The only person there to help him out is Michelle (Abbie Cornish) who is engaged to Steve (Channing Tatum, “Step Up” and “She’s the Man”), King’s best friend.

The movie doesn’t necessarily portray King’s character as anti-war; in fact, he is proud to have served his country, but he feels the army is using him in their “backdoor draft.”

The draft and the ‘backdoor draft’ are the main issues of the film, which in reality are only touched upon on the surface, but not really explored in detail.

Unlike many teenage driven films, “Stop-Loss” has mid-20-year-old actors playing actual 20-year-old characters (except for Phillippe), which gives a more realistic view to the actual soldiers fighting in Iraq. The characters seem to fit their Texan-style lives, except for Cornish, whose accent is a mix of Australian and Texan. Even though she becomes a main character in the film, her character doesn’t seem too involved in the story, as the male characters have more to say.

The film mostly shows an unnamed military-base town in Texas where King’s family and friends live. The scenes from Iraq are only shown in the beginning or from flashbacks of the war, but are still effective in visualizing the horrors of combat. Scenes of the run-down motels, where AWOL soldiers hide and King finally finds someone to help him out, are also shown throughout the road trip.

The film touches also on the trauma that King and his friends face with Tommy, played by Joseph Gordon-Levitt, who comes back traumatized after losing his friend in Iraq and engages in violent drinking and remembering the past, a similar throwback to Vietnam films or Tim O’Brien’s collection of army stories, “The Things They Carried.”
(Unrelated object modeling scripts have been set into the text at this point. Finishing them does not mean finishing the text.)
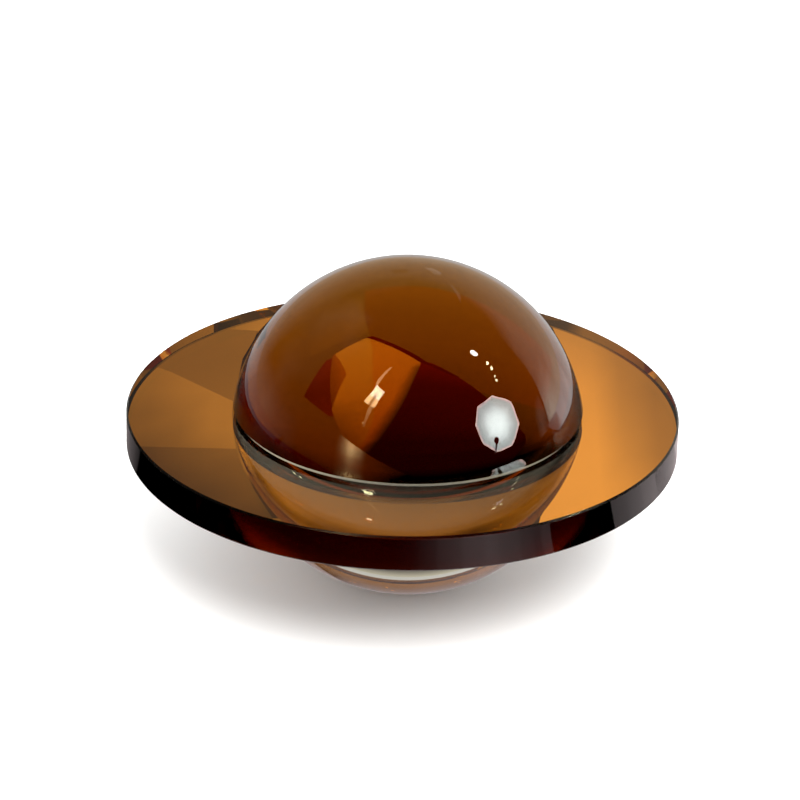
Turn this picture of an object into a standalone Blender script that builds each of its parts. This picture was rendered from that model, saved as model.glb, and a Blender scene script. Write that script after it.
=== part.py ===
"""Planet ornament of solid crystal: a clear ball sawn in two and bonded above and below a round amber plate.

Everything is in metres, +Z up. The ornament stands on the plane z = 0, on the flat that is ground on the underside
of the ball, and the origin lies there on the plate's axis. All three pieces are turned about upright axes. The two
domes share one axis, which is a little beside the plate's, as the ball was bonded by hand.
"""

import math

import bpy

# Driving dimensions
BALL_DIAMETER = 0.0964
RING_DIAMETER = 0.150
RING_THICKNESS = 0.010
TOTAL_HEIGHT = 0.090
CENTRE_OFFSET = 0.00215  # each dome's sphere centre lies this far beyond the middle of the ring
BALL_SHIFT = 0.0014  # of the domes' axis from the ring's, towards +X

# Finishing
GLUE_FILM = 0.0003  # clear adhesive between a dome and the ring
DOME_ARRIS = 0.0008  # ground edge where a dome meets the ring
RING_ARRIS = 0.0005  # ground edges of the ring's rim

# Resolution
TURN_STEPS = 96
ARC_STEPS = 20
MERGE_DISTANCE = 0.00005

# Worked out from the driving dimensions
BALL_RADIUS = BALL_DIAMETER / 2
RING_RADIUS = RING_DIAMETER / 2
HALF_RING = RING_THICKNESS / 2
RING_LEVEL = TOTAL_HEIGHT - BALL_RADIUS + CENTRE_OFFSET  # height of the ring's middle above the foot
FACE_HEIGHT = HALF_RING + GLUE_FILM  # of a dome's flat face from the ring's middle


def start_empty_scene():
    for old in list(bpy.data.objects):
        bpy.data.objects.remove(old)


def glass(name, colour, roughness):
    """Clear or tinted crystal: a fully transmitting Principled shader."""
    material = bpy.data.materials.new(name)
    material.use_nodes = True
    shader = material.node_tree.nodes["Principled BSDF"]
    shader.inputs["Base Color"].default_value = (*colour, 1.0)
    shader.inputs["Roughness"].default_value = roughness
    shader.inputs["Metallic"].default_value = 0.0
    shader.inputs["IOR"].default_value = 1.52
    shader.inputs["Transmission Weight"].default_value = 1.0
    material.diffuse_color = (*colour, 1.0)
    return material


def dome_radius(height):
    """Radius of a dome at this height from the ring's middle."""
    return math.sqrt(BALL_RADIUS**2 - (height + CENTRE_OFFSET) ** 2)


def dome_arc(start, end):
    """Points (radius, height) round the dome's sphere between two heights, in equal steps of angle."""
    first = math.acos((start + CENTRE_OFFSET) / BALL_RADIUS)
    last = math.acos((end + CENTRE_OFFSET) / BALL_RADIUS)
    angles = [first + (last - first) * step / ARC_STEPS for step in range(ARC_STEPS + 1)]
    return [(BALL_RADIUS * math.sin(a), BALL_RADIUS * math.cos(a) - CENTRE_OFFSET) for a in angles]


def dome_face(edge):
    """Points from the ground edge, which starts on the sphere at this height, in to the axis."""
    return [(dome_radius(edge) - DOME_ARRIS, FACE_HEIGHT), (0.0, FACE_HEIGHT)]


def upper_dome_profile():
    """From the top of the ball down to its flat face, with the ground edge between."""
    edge = FACE_HEIGHT + DOME_ARRIS
    return [*dome_arc(BALL_RADIUS - CENTRE_OFFSET, edge), *dome_face(edge)]


def lower_dome_profile():
    """From the flat face under the ring down the ball to the foot that it stands on."""
    edge = FACE_HEIGHT + DOME_ARRIS
    upside_down = [*reversed(dome_face(edge)), *dome_arc(edge, RING_LEVEL), (0.0, RING_LEVEL)]
    return [(radius, -height) for radius, height in upside_down]


def ring_profile():
    """A flat plate with its rim's edges taken off."""
    inner = RING_RADIUS - RING_ARRIS
    shoulder = HALF_RING - RING_ARRIS
    return [
        (0.0, HALF_RING),
        (inner, HALF_RING),
        (RING_RADIUS, shoulder),
        (RING_RADIUS, -shoulder),
        (inner, -HALF_RING),
        (0.0, -HALF_RING),
    ]


def turn(name, profile, material, collection, parent, shift=0.0):
    """A solid of revolution from a profile of (radius, height), which runs from top to bottom.

    Its axis is upright, shift beside its parent's.
    """
    mesh = bpy.data.meshes.new(name)
    points = [(radius, 0.0, height) for radius, height in profile]
    mesh.from_pydata(points, [(i, i + 1) for i in range(len(points) - 1)], [])
    piece = bpy.data.objects.new(name, mesh)
    collection.objects.link(piece)
    piece.parent = parent
    piece.location.x = shift
    piece.data.materials.append(material)
    screw = piece.modifiers.new("turn", "SCREW")
    screw.axis = "Z"
    screw.angle = math.tau
    screw.steps = TURN_STEPS
    screw.render_steps = TURN_STEPS
    screw.use_merge_vertices = True
    screw.merge_threshold = MERGE_DISTANCE
    screw.use_smooth_shade = True
    return piece


def main():
    start_empty_scene()
    collection = bpy.data.collections.new("planet_ornament")
    bpy.context.scene.collection.children.link(collection)

    middle = bpy.data.objects.new("ring_middle", None)
    middle.location = (0.0, 0.0, RING_LEVEL)
    collection.objects.link(middle)

    clear = glass("clear_crystal", (0.95, 0.94, 0.91), 0.0)
    amber = glass("amber_plate_glass", (0.62, 0.27, 0.05), 0.0)

    turn("upper_dome", upper_dome_profile(), clear, collection, middle, BALL_SHIFT)
    turn("ring", ring_profile(), amber, collection, middle)
    turn("lower_dome", lower_dome_profile(), clear, collection, middle, BALL_SHIFT)


main()
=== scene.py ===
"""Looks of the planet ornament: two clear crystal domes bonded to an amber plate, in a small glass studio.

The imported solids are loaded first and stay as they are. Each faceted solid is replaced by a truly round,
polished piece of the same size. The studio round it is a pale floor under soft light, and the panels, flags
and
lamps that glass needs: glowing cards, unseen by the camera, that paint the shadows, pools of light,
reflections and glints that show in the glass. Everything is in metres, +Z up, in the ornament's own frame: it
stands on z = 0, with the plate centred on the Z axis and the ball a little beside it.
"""

import math

import bmesh
import bpy
from bpy.props import FloatProperty, FloatVectorProperty, IntProperty, PointerProperty
from bpy.types import Operator, Panel, PropertyGroup
from mathutils import Matrix, Vector


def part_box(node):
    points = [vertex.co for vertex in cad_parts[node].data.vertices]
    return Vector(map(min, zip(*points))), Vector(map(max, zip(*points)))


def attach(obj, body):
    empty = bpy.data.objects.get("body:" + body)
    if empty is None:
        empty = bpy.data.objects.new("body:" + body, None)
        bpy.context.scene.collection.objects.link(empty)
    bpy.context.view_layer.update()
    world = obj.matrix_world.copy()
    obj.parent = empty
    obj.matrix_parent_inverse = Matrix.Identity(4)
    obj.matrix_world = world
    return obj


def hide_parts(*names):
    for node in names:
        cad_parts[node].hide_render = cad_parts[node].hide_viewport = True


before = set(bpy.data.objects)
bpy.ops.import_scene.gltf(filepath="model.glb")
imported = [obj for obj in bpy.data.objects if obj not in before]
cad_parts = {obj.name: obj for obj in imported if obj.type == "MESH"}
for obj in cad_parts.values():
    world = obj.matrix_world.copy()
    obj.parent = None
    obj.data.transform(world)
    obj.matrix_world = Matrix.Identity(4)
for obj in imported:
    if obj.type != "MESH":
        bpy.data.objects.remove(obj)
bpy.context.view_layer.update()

bl_info = {
    "name": "Planet Ornament",
    "version": (1, 0, 0),
    "blender": (4, 5, 0),
    "location": "3D View > Sidebar > Ornament",
    "description": "Builds a crystal planet ornament and the studio that it stands in",
    "category": "Object",
}

BODY = "root"
PLATE_LOW, PLATE_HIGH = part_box("ring")
UPPER_LOW, UPPER_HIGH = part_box("upper_dome")
LOWER_LOW, LOWER_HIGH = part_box("lower_dome")
PLATE_MIDDLE = (PLATE_LOW.z + PLATE_HIGH.z) / 2
BALL_SHIFT = (UPPER_LOW.x + UPPER_HIGH.x) / 2  # the ball was bonded by hand, a little beside the plate's axis
DOME_BEVEL = 0.0008  # of the solids' domes
MILLIMETRE = 0.001


def ball_radius_from(edge_radius, height):
    """Radius of the sphere whose cap is this high over a circle of this radius."""
    return (edge_radius**2 + height**2) / (2 * height)


# ----------------------------------------------------------------------------------------- sizes and colours


class OrnamentSizes(PropertyGroup):
    """Sizes of the three pieces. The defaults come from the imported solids."""

    plate_radius: FloatProperty(
        name="Plate radius",
        description="Radius of the round plate",
        default=(PLATE_HIGH.x - PLATE_LOW.x) / 2,
        unit="LENGTH",
        precision=5,
    )
    plate_thickness: FloatProperty(
        name="Plate thickness",
        description="Thickness of the round plate",
        default=PLATE_HIGH.z - PLATE_LOW.z,
        unit="LENGTH",
        precision=5,
    )
    plate_bevel: FloatProperty(
        name="Rim bevel",
        description="Width of the ground bevel on the plate's rim",
        default=0.0005,
        unit="LENGTH",
        precision=5,
    )
    ball_radius: FloatProperty(
        name="Ball radius",
        description="Radius of the ball that both domes are cut from",
        default=ball_radius_from(
            (UPPER_HIGH.x - UPPER_LOW.x) / 2, UPPER_HIGH.z - UPPER_LOW.z - DOME_BEVEL
        ),
        unit="LENGTH",
        precision=5,
    )
    dome_bevel: FloatProperty(
        name="Dome bevel",
        description="Width of the ground edge where a dome meets the plate",
        default=DOME_BEVEL,
        unit="LENGTH",
        precision=5,
    )
    turn_steps: IntProperty(
        name="Steps round",
        description="How many steps each piece is turned in",
        default=288,
        min=24,
    )
    arc_steps: IntProperty(
        name="Steps on a dome",
        description="How many steps a dome's arc has from its top to its edge",
        default=72,
        min=8,
    )


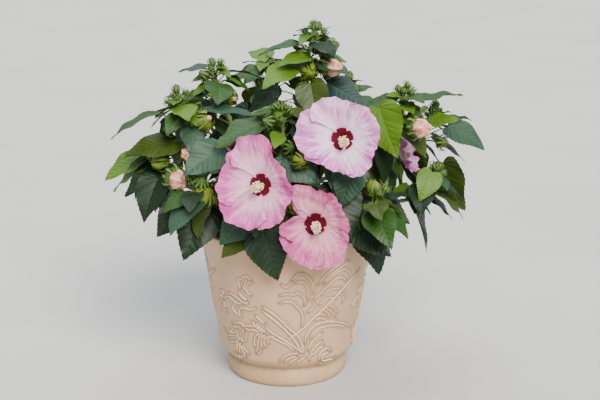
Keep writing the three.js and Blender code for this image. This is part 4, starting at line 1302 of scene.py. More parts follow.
def build_stalks():
    """The stalks of all leaves and buds, joined."""
    mesher = Mesher()
    for shoot in shoots:
        for number, leaf in enumerate(shoot.leaves):
            mesher.solid(leaf_stalk(leaf), int(number % RIPE_EVERY == 0))
        for bud in shoot.buds:
            mesher.solid(bud_stalk(bud))
    piece = mesher.make("stalks", plant_materials("fresh_stalk", "ripe_stalk"))
    finish_piece(piece, "cane", *foliage_nodes())


def cane_material():
    """Bark of a cane: tan and furrowed at the foot, smooth and green above."""
    skin = Skin("cane_bark")
    age = skin.attribute("age")
    grain = skin.noise(90, 5)
    place = skin.combine("ADD", age, skin.spread(grain, (-0.12, 0.12)))
    skin.give("Base Color", skin.ramp(place, *BARK_COLOURS))
    skin.give("Roughness", skin.spread(age, (0.8, 0.5), (0, 1)))
    skin.bump(grain, 0.9)
    return skin.material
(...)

King also keeps having dreams of Rico (Victor Risk from “Lords of Dogtown”) another of his war buddies, who is hospitalized after an ambush in Iraq.

The film tries to include a variety of music genres, like country from Toby Keith’s “Courtesy of the Red, White and Blue” and “Matter of Time” from a soldier rap group called 4th25, to Drowning Pool’s “Bodies.”

The mixture of these songs might have people wondering if is this an anti-war film or not. But the truth is that the film is aimed more at the issue of true friendship and who will be willing to stand by their friends, despite military decisions and attitudes.

Though many pro-military people might not like Phillippe cursing the president’s name or listening to the many dissenting views of the current war, it is still enjoyable to anybody who is interested in a socially significant film.